I watched the mulie buck disappear and reappear in the hilly creases at ranges of up to 400 yards for the next hour. Then, without notice, he began a determined trot down the ridge and quickly closed the distance between us until he was standing at the edge of the languid pool. As he cautiously lowered his head to drink, forelegs and muzzle submerged in the water, I drew my 47# recurve bow and unleashed a 560 grain carbon shaft. The arrow hit the wrinkle of skin just behind the shoulder, crashing into the flesh just as the buck exploded and disappeared behind the blind at break-neck speed. Heart pounding, I endeavored to catch my breath and calm my nerves while waiting for the prudent minutes to pass between my shot and any effort toward game recovery.
A half an hour finally ticked away as I climbed from the Video Store and out into the sun soaked 85 degree air. My boots crunched against the parched soil, brushing against the abundant sage as I slowly began to walk in the direction the mule deer buck had fled. I picked up the deep crimson trail of blood and followed it for several yards until my patience failed and I gave into the temptation to raise my binoculars and scan the earth ahead. There he was, down and lifeless some 100 yards directly in front of me. I approached slowly, bow and arrow at the ready, even though I knew that another shot would not be necessary. It was obvious, and I was grateful, that this buck has expired quickly. I knelt down by the beautiful creature and took his velvet antlers in my hands, silently thanking God for his life and the gift of his harvest.
Spearhead blinds are equipped with a flag that is to be hung outside the blind when hunters wish to signal their guides for pick up. Guides check for the red banners throughout the day from high vantage points using spotting scopes and binoculars. Thus, it wasn’t long after the deployment of my flag that Leo, my guide, came rumbling down the two-track to where I was sitting in the grass with the buck.
Leo, an accomplished traditional bowman himself, was thrilled with the results of my day afield. As we laughed and talked about the hunt, it was obvious that his appreciation of the day’s efforts were as genuine as the lifetime of western wrangling that had made him not only a great hunting guide, but also the quintessential American cowboy.

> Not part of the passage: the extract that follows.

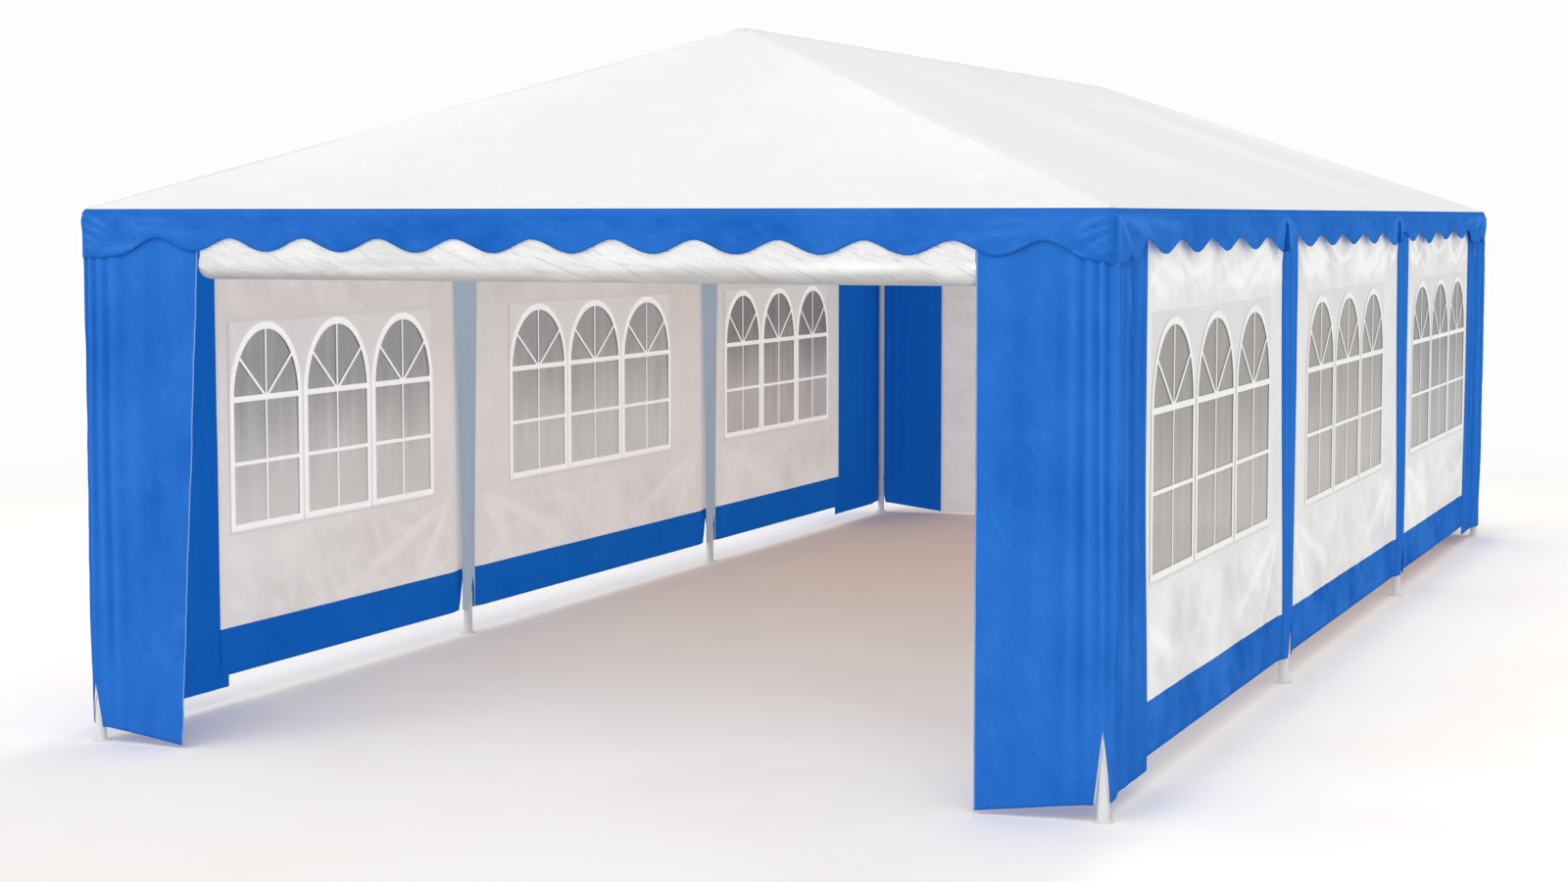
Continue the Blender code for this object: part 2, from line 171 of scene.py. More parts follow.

Day two saw me back for another engagement with the cast of characters occupying the real estate around the Video Store. The stage began to fill at around 10 am when I observed a good looking pronghorn buck bedded on a high Southwest ridge nearly 600 yards away. I watched anxiously throughout the day as the buck got up, stretched, changed locations and occasionally fed without ever altering his altitude. The wind was gusting from the West on this hot 90 degree day. With the buck bedded on the dry open ground, I hoped that he would eventually become thirsty and come to water.
While having my patience tested by the dark faced buck up the ridge, activity at the Video store was anything but light. The procession of doe and fawn antelope coming in to quench their thirst at the tiny pool kept me well entertained. In addition, there were two more mule deer bucks, both appreciably bigger than the one I had taken the previous day, who kept me company for over half an hour as they repeatedly took turns drinking from the little oasis.
Finally, at 3:30 in the afternoon, after watching the pronghorn buck for most of the day, my prayers were answered when he suddenly rose from his bed and began the descent from his vantage point. After stopping to make two scrapes along his route, he finally appeared just 10 yards in front of my position. As I began to draw my bow on the broadside beast, he sensed something was amiss and turned his head to face directly into the shooting window. I froze in mid-draw, muscles straining against against the bamboo limbs until I was forced to meticulously let down. Moments passed and by some twist of luck, Divine intervention, or both, the buck settled, put his head down and began to drink. I could see his cheeks fill and the water ripple as I again began to draw my bow and focus my attention on the target of tufted hair that was evident just behind the antelope’s shoulder.
Instantly the arrow was gone. The buck jumped from the pool, made a semi-circle and at a full run, headed back toward the ridge. I tried to catch my breath as I watched the buck’s futile efforts to escape from what had startled him, but the arrow had already done its job and after 140 yards the big goat collapsed and was finished. After my usual wait, I approached the downed antelope. I stroked his neck and experienced that strange but familiar sense of conflicting emotions…excitement, remorse, and thanksgiving that make hunting such an enriching and full experience.
Waiting for my pick up there under the bright, arid sky, I pondered on the seasons of the hunting life. There are many times when we go afield and return with only our memories of the day. It is the blessing of those times that give us the appreciation for those magical hours when predator and prey come together in the dance of life that is as old as antiquity itself. My time in the Video Store will long be remembered for the success of the harvest, but equally, it will be treasured for the sound of the wind, the scent of the sage, the joy of watching other hunters fill their tags, and the familiar feel of a traditional bow in my hand.